Published on January 25th, 2007 | by Rahel Bailie0
When site redesigns go wrong, badly wrong
Before the site redesign, the site was usable, more or less. With a little hunt and peck, you could find what most of what you wanted. It was a little boring, but, well, it’s Canadian, and one step away from bureaucratic. It’s supposed to be on the staid side. The new site, on the other hand, is Vegas. It’s a marquee of gratuitously disappearing (and re-appearing) rows of seats, flashing words – I almost expect “Eat at Joe’s” to flash at any moment. Yes, some 18-year-old in a garage had a good time.
But wait, there are other “improvements”! Checking the “remember number” box under your Aeroplan number doesn’t work any more. Well, to be accurate, it only remembers the last bank of numbers of the trio of boxes. But seeing as you are supposed to have your Aeroplan card in your hand at all times, that shouldn’t be a problem, heh?
Another improvement is that, even when you have your password and click LOG IN, nothing happens. Well, I shouldn’t say that nothing happens. The “waiting for http://www.aeroplan.com” in the bottom corner happens for a very, very, very long time. And then you get the error message, the one that says to try logging in on the left (which you just did when you got the error message), or go to the homepage (?&!!! – I’m not sure what that is supposed to accomplish but I tried it and just went in a loop), or to call them. Now that, my friend, is a trick question. Or a trick answer. Or maybe it belongs in the trick suggestion category. Because when I phoned, I got an outdated message telling me all the dates that they would have less phone service (despite the fact that all those dates had passed), and then gave me five options, none of which answered my question, and then said that all operators were busy, and then told me to go to the website at, guess where …. wait for it … http://www.aeroplan.com, the very home page that doesn’t like my password. Hmmmm.
So what is one to do? Last resort, let me try the Password Help link. After”Loading …. Loading … Loading … for a minute or two, well maybe three, it can’t seem to find the link destination which seems to be “http://www.aeroplan.com/home.do” (but wait, that’s the home page!) and then it tells me “We’re not able to identify you online. So give us a call and we’ll make sure you get a password as soon as possible.” Where have I heard this before? Perhaps the same place I heard the next message, which expressed how they are experiencing high call volumes (do these places ever not have high call volumes?) followed by a suggestion that I phone back or hold the equivalent of forever.

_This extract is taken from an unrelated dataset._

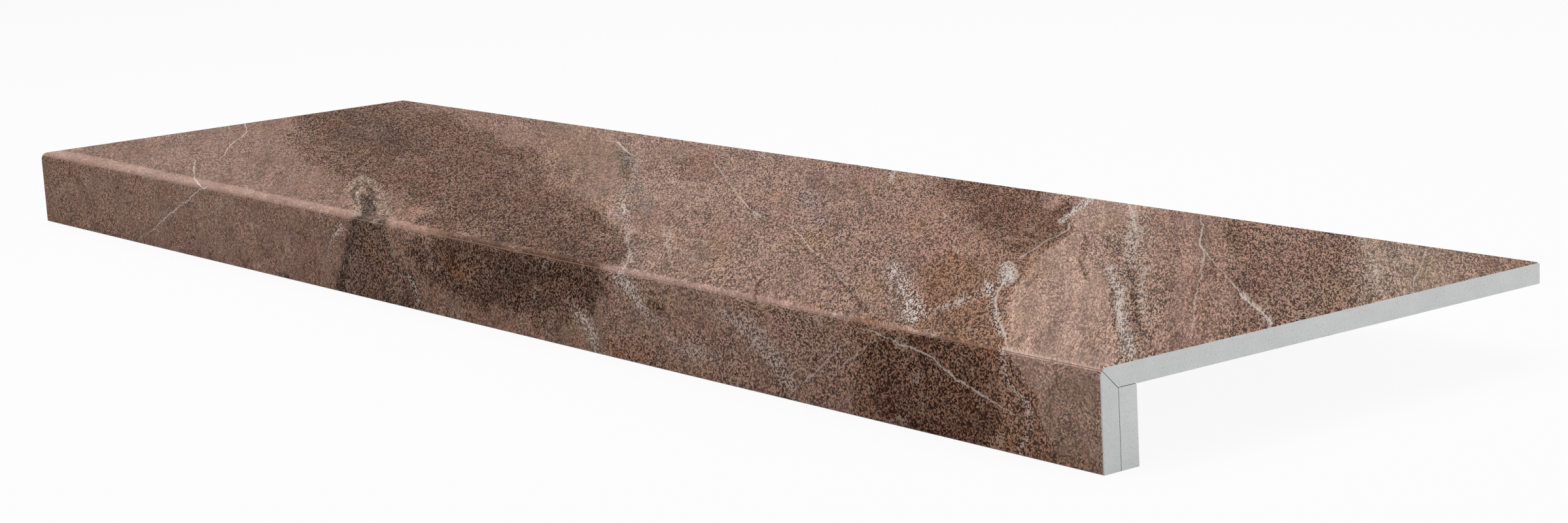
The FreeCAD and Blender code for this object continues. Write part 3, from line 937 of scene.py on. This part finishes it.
def stoneLookMaterial():
    recipe = Recipe("stoneLookTile")
    place = placeInMm(recipe)
    x, y, z = recipe.split(place)
    s = recipe.minus(recipe.plus(y, z), foldSum)
    ground = groundAndHighlightMask(recipe, x, s)
    colour, grain = stoneColour(recipe, x, s, ground)
    # Painted highlight: the ground nosing band is made lighter, as if lit more strongly than the top
    colour = recipe.blend(ground, colour, groundNosingAndHighlight["tone"] + (1.0,), "MULTIPLY")
    bodyColour, bodyHeight = firedBodyColour(recipe, place)
    glaze, edge = stoneLook["glazeDepth"], stoneLook["glazeEdge"]
    below = recipe.spread(depthBelowFace(recipe, y, z), glaze - edge, glaze + edge)
    colour = recipe.blend(below, colour, bodyColour)
    height = recipe.between(below, recipe.times(grain, stoneLook["grainHeight"]), bodyHeight)
    rough, swing = stoneLook["roughness"], stoneLook["roughnessSwing"]
    faceRoughness = recipe.spread(grain, *usualNoise, rough + swing, rough - swing)
    faceRoughness = recipe.between(ground, faceRoughness, rough - groundNosingAndHighlight["polish"])
    roughness = recipe.between(below, faceRoughness, firedBody["roughness"])
    return recipe.shade(colour, roughness, height, stoneLook["heightMm"],
                        Specular_IOR_Level=stoneLook["specular"])


def tileBodyMaterial():
    recipe = Recipe("firedTileBody")
    colour, height = firedBodyColour(recipe, placeInMm(recipe))
    return recipe.shade(colour, firedBody["roughness"], height, firedBody["heightMm"])


# The epoxy: dark grey in the joints, tinted like the stone where it was ground with the nosing

epoxyLook = {
    "colour": (112, 108, 102),
    "tint": (142, 112, 98),
    "tintedDepth": 0.5,
    "tintEdge": 0.2,
    "mottle": (1.5, 3.0, 0.6),     # a noise as above
    "mottleTones": (0.86, 1.12),
    "heightMm": 0.05,
    "roughness": 0.42,
}


def epoxyMaterial():
    recipe = Recipe("curedEpoxy")
    place = placeInMm(recipe)
    _, y, z = recipe.split(place)
    mottled = recipe.noise(place, *epoxyLook["mottle"], dimensions="3D")
    tinted = epoxyLook["tintedDepth"]
    below = recipe.spread(depthBelowFace(recipe, y, z), tinted, tinted + epoxyLook["tintEdge"])
    colour = recipe.blend(below, linearColour(epoxyLook["tint"]), linearColour(epoxyLook["colour"]))
    tone = recipe.spread(mottled, *usualNoise, *epoxyLook["mottleTones"], smooth=False)
    colour = recipe.blend(1.0, colour, tone, "MULTIPLY")
    return recipe.shade(colour, epoxyLook["roughness"], mottled, epoxyLook["heightMm"])


def dress(piece, material):
    piece.data.materials.clear()
    piece.data.materials.append(material)


stoneLookTile = stoneLookMaterial()
dress(treadSlab, stoneLookTile)
dress(nosingStrip, stoneLookTile)
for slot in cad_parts["backing_strip"].material_slots:
    slot.material = tileBodyMaterial()
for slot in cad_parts["epoxy_bed"].material_slots:
    slot.material = epoxyMaterial()
print("materials mixed")


# The studio: a pale floor, soft lamps and the camera

studio = {
    "floorHalf": 30.0,
    "floorColour": (250, 250, 250),
    "floorGlow": 0.92,          # share of the floor that the camera sees as plain white
    "worldStrength": 0.20,
    "cameraAzimuth": 52.787,
    "cameraElevation": 10.684,
    "cameraRoll": -3.18,
    "cameraPlace": (1.6995, -1.1881, 0.3972),
    "lensMm": 72.54,
    "sensorMm": 36.0,
    "clipStart": 0.05,
    "clipEnd": 100.0,
}

# Lamps: name, place, aimed at, size and power in watts
lamps = [
    ("topSoftbox", (-0.2, -0.1, 2.2), (0.0, 0.0, 0.05), (3.0, 2.2), 39.0),
    ("noseStrip", (-2.2, -1.6, 1.1), (0.0, -0.16, 0.05), (1.6, 0.6), 4.0),
    ("endFill", (2.9, 0.7, 0.5), (0.6, 0.0, 0.03), (1.2, 0.8), 27.5),
]


def whiteForCamera(tree):
    # 1 for rays from the camera, from a gloss or through glass, else 0
    path = tree.nodes.new("ShaderNodeLightPath")
    total = path.outputs["Is Camera Ray"]
    for kind in ("Is Glossy Ray", "Is Transmission Ray"):
        either = tree.nodes.new("ShaderNodeMath")
        either.operation = "MAXIMUM"
        tree.links.new(total, either.inputs[0])
        tree.links.new(path.outputs[kind], either.inputs[1])
        total = either.outputs[0]
    return total


def makeFloor():
    # A matte floor, of which the camera sees a share as plain white, so that the shadow is faint
    half = studio["floorHalf"]
    mesh = bpy.data.meshes.new("studioFloor")
    corners = [(-half, -half, 0), (half, -half, 0), (half, half, 0), (-half, half, 0)]
    mesh.from_pydata(corners, [], [(0, 1, 2, 3)])
    floor = bpy.data.objects.new("studioFloor", mesh)
    bpy.context.scene.collection.objects.link(floor)
    material = bpy.data.materials.new("studioFloor")
    material.use_nodes = True
    tree = material.node_tree
    tree.nodes.clear()
    paint = tree.nodes.new("ShaderNodeBsdfDiffuse")
    paint.inputs["Color"].default_value = linearColour(studio["floorColour"])
    glow = tree.nodes.new("ShaderNodeEmission")
    glow.inputs["Strength"].default_value = 1.0
    share = tree.nodes.new("ShaderNodeMath")
    share.operation = "MULTIPLY"
    share.inputs[1].default_value = studio["floorGlow"]
    tree.links.new(whiteForCamera(tree), share.inputs[0])
    mixed = tree.nodes.new("ShaderNodeMixShader")
    tree.links.new(share.outputs[0], mixed.inputs[0])
    tree.links.new(paint.outputs[0], mixed.inputs[1])
    tree.links.new(glow.outputs[0], mixed.inputs[2])
    output = tree.nodes.new("ShaderNodeOutputMaterial")
    tree.links.new(mixed.outputs[0], output.inputs["Surface"])
    mesh.materials.append(material)


def makeWorld():
    # White where the camera looks, and a weak even light on the object
    world = bpy.data.worlds.new("studioWorld")
    bpy.context.scene.world = world
    world.use_nodes = True
    tree = world.node_tree
    background = tree.nodes["Background"]
    background.inputs["Color"].default_value = (1.0, 1.0, 1.0, 1.0)
    strength = tree.nodes.new("ShaderNodeMapRange")
    strength.inputs["To Min"].default_value = studio["worldStrength"]
    strength.inputs["To Max"].default_value = 1.0
    tree.links.new(whiteForCamera(tree), strength.inputs["Value"])
    tree.links.new(strength.outputs["Result"], background.inputs["Strength"])


def makeLamp(name, place, target, size, watts):
    # A soft rectangle of light that faces its target
    light = bpy.data.lights.new(name, "AREA")
    light.shape = "RECTANGLE"
    light.size = size[0]
    light.size_y = size[1]
    light.energy = watts
    lamp = bpy.data.objects.new(name, light)
    lamp.location = place
    lamp.rotation_euler = (Vector(target) - Vector(place)).to_track_quat("-Z", "Y").to_euler()
    bpy.context.scene.collection.objects.link(lamp)


def makeCamera():
    # Azimuth is measured from -Y towards +X, and the camera rolls about its own view
    data = bpy.data.cameras.new("portraitCamera")
    data.sensor_fit = "HORIZONTAL"
    data.sensor_width = studio["sensorMm"]
    data.lens = studio["lensMm"]
    data.clip_start = studio["clipStart"]
    data.clip_end = studio["clipEnd"]
    camera = bpy.data.objects.new("portraitCamera", data)
    azimuth = math.radians(studio["cameraAzimuth"])
    elevation = math.radians(studio["cameraElevation"])
    back = Vector((math.sin(azimuth) * math.cos(elevation), -math.cos(azimuth) * math.cos(elevation),
                   math.sin(elevation)))
    level = (-back).to_track_quat("-Z", "Y")
    camera.rotation_mode = "QUATERNION"
    camera.rotation_quaternion = level @ Quaternion((0, 0, 1), math.radians(studio["cameraRoll"]))
    camera.location = studio["cameraPlace"]
    bpy.context.scene.collection.objects.link(camera)
    bpy.context.scene.camera = camera


makeFloor()
makeWorld()
for lamp in lamps:
    makeLamp(*lamp)
makeCamera()
bpy.context.scene.view_settings.view_transform = "Standard"
print("studio lit")

bpy.context.view_layer.update()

I thought I’d try waiting for a while, at least the time it takes to blog this less than illustrious user experience. The experience only got worse, as I realized whatever content management system they use does not support basic topic expiry.
Oh, look, it’s January 2nd, and I can find out about “Reduced operating hours at the Aeroplan Contact Centre: During the holiday period, the Aeroplan Contact Centre will be open from 7:00 a.m. to 11:00 p.m. EST on December 24, 25, 26 and 31, 2006 and January 1, 2007.”
And “Rewards you want and a chance to win miles–in our new catalogue. “ Oh, but “This promotion expired on December 31, 2006 00:00 at 00:00 and it’s no longer available.” But my favourite was “Shop Smart–earn miles upon miles at our new retail store partners.” Click here returned the message: “This promotion expired on November 12, 2006 00:00 at 00:00 and it’s no longer available.”
I will give credit to their phone staff, though. They must be very familiar with the failed password routine. The obviously practiced gentleman rattled off the directions at breakneck speed about how I should click the first link in the email that I would get, and with minimums of 6 characters and 20 characters and … well, I didn’t catch the whole thing, but the short answer is that if the first link doesn’t work, use the second link within 6 hours and I’ll be up and running again.
Aeroplan, you’ve outdone yourself. I’m sure there’s an award out there somewhere for you.